# Central Ohio Taxidermist



## SmallieNut (May 27, 2007)

Hi all,

I'm looking for a good taxidermist in central Ohio. Prefer someone real good with birds and deer. Looking for personal recommendations.

Thanks in advance. Smallienut


----------



## Shaun69007 (Sep 2, 2009)

Zoran out at Highpoint Taxidermy in Thornport


----------



## pintail13 (Jul 1, 2012)

Agree with Shaun. Another option is central flyway in Westerville. His name is Ernie.


----------



## Snackmans Dad (May 2, 2007)

Another one you may want to check is Walhounding valley taxidermy.

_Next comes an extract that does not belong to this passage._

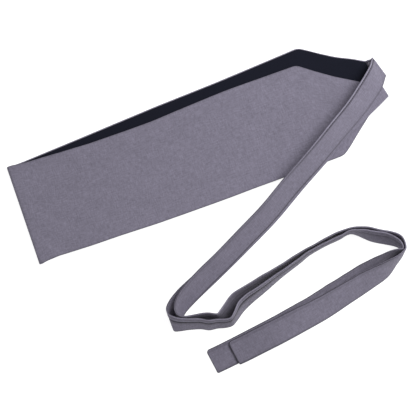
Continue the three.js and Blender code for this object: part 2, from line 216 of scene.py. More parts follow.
FRONT_TIE = [
    # let into the tip, and turned over
    Ruling(192.5, 125.1, 3.5, 109.5, 0),
    Ruling(201, 127.6, 3.5, 111, 0),
    Ruling(216.1, 137.2, 3.5, 122, 3, 7, 32),
    # the diagonal, under the other tie
    Ruling(206.1, 126.9, 7, 128, 6),
    Ruling(194, 115, 6.8, 133, 18),
    Ruling(175.4, 96, 6.6, 138, 33),
    Ruling(159.8, 78.8, 6.5, 139, 41),
    Ruling(144.9, 61.2, 6.8, 139, 42.5),
    Ruling(114.4, 26.7, 1.8, 138, 43.5),
    Ruling(82.6, -11.5, 0.7, 138, 43.5),
    Ruling(46, -49.6, 0.7, 137, 43.5),
    Ruling(17.6, -78, 0.7, 135, 43.5),
    Ruling(-10.5, -105.2, 0.7, 131, 40),
    # first turn, to the right
    Ruling(-21, -116.2, 0.7, 127, 38),
    Ruling(-32.6, -130.3, 0.7, 118, 36),
    Ruling(-38.8, -138.4, 0.6, 111, 41),
    Ruling(-37.6, -142.1, 0.5, 111, 50),
    Ruling(-31.4, -142, 0.4, 111, 61),
    # short run
    Ruling(-22.1, -140.5, 0.3, 107, 69),
    Ruling(-6.8, -139.5, 0.3, 104, 72),
    Ruling(3, -140.7, 0.3, 103, 73),
    Ruling(12.1, -138.7, 0.3, 103, 75),
    Ruling(22.2, -137.8, 0.3, 102, 76),
    # bend into the middle run
    Ruling(29.8, -135.5, 0.3, 110, 77),
    Ruling(35.2, -129.4, 0.3, 122, 75),
    Ruling(42.6, -119.1, 0.3, 128, 70),
    Ruling(53.3, -108.5, 0.3, 128, 71),
    Ruling(67.6, -96.4, 0.2, 128, 76),
    # middle run, on edge
    Ruling(87.8, -78.6, 0.2, 128, 82),
    Ruling(109.1, -61.9, 0.1, 126, 85),
    Ruling(120, -52.8, 0.1, 125, 87),
    Ruling(138.7, -41.8, 0.1, 124, 89),
    Ruling(156.5, -33.4, 0.1, 122, 90),
    # second turn, back to the left
    Ruling(164.2, -28.6, 0.1, 118, 90),
    Ruling(169.5, -27.2, 0.1, 110, 90),
    Ruling(176.2, -28.8, 0.1, 106, 86),
    Ruling(183.9, -32.3, 0.2, 104, 79),
    Ruling(192.6, -36.1, 0.3, 105, 74),
    Ruling(202.4, -38.4, 0.3, 108, 71),
    Ruling(212.2, -40.2, 0.3, 109, 71),
    Ruling(220.5, -42, 0.3, 112, 75),
    Ruling(226, -44.5, 0.2, 114, 79),
    Ruling(228.4, -47.8, 0.2, 118, 84),
    Ruling(228.1, -50.9, 0.2, 122, 86),
    Ruling(223.4, -55, 0.3, 124, 78),
    # last run, sinking flat
    Ruling(213.3, -65.4, 0.5, 124, 63),
    Ruling(196.5, -78.1, 0.6, 120, 52),
    Ruling(171.1, -97.5, 0.7, 120, 40),
    Ruling(153.8, -111, 0.8, 120, 32),
    Ruling(135.9, -124.4, 0.8, 119, 23),
    Ruling(99.5, -147, 1, 118, 8),
    Ruling(62.2, -166.7, 1, 118, 1),
    Ruling(25.1, -185.6, 1, 117, 0),
    Ruling(12.7, -191.4, 1, 118, 0),
]
print(len(BACK_TIE), "rows for the back tie,", len(FRONT_TIE), "for the front tie")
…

Nice work and reasonably priced. Near Warsaw ohio.


----------



## 93stratosfishnski (Aug 25, 2011)

Jeremy Bennett (I-SAUG-I on here) at new creations taxidermy in logan.

http://newcreationstaxidermy.com/


----------



## SmallieNut (May 27, 2007)

Thanks for all the ideas. I'm looking into them


----------



## gumbygold (Apr 9, 2013)

Ernie at Central Flyway and Casey at Lone Leaf (Mt. Gilead). Casey did a phenomenal job on my bear.


----------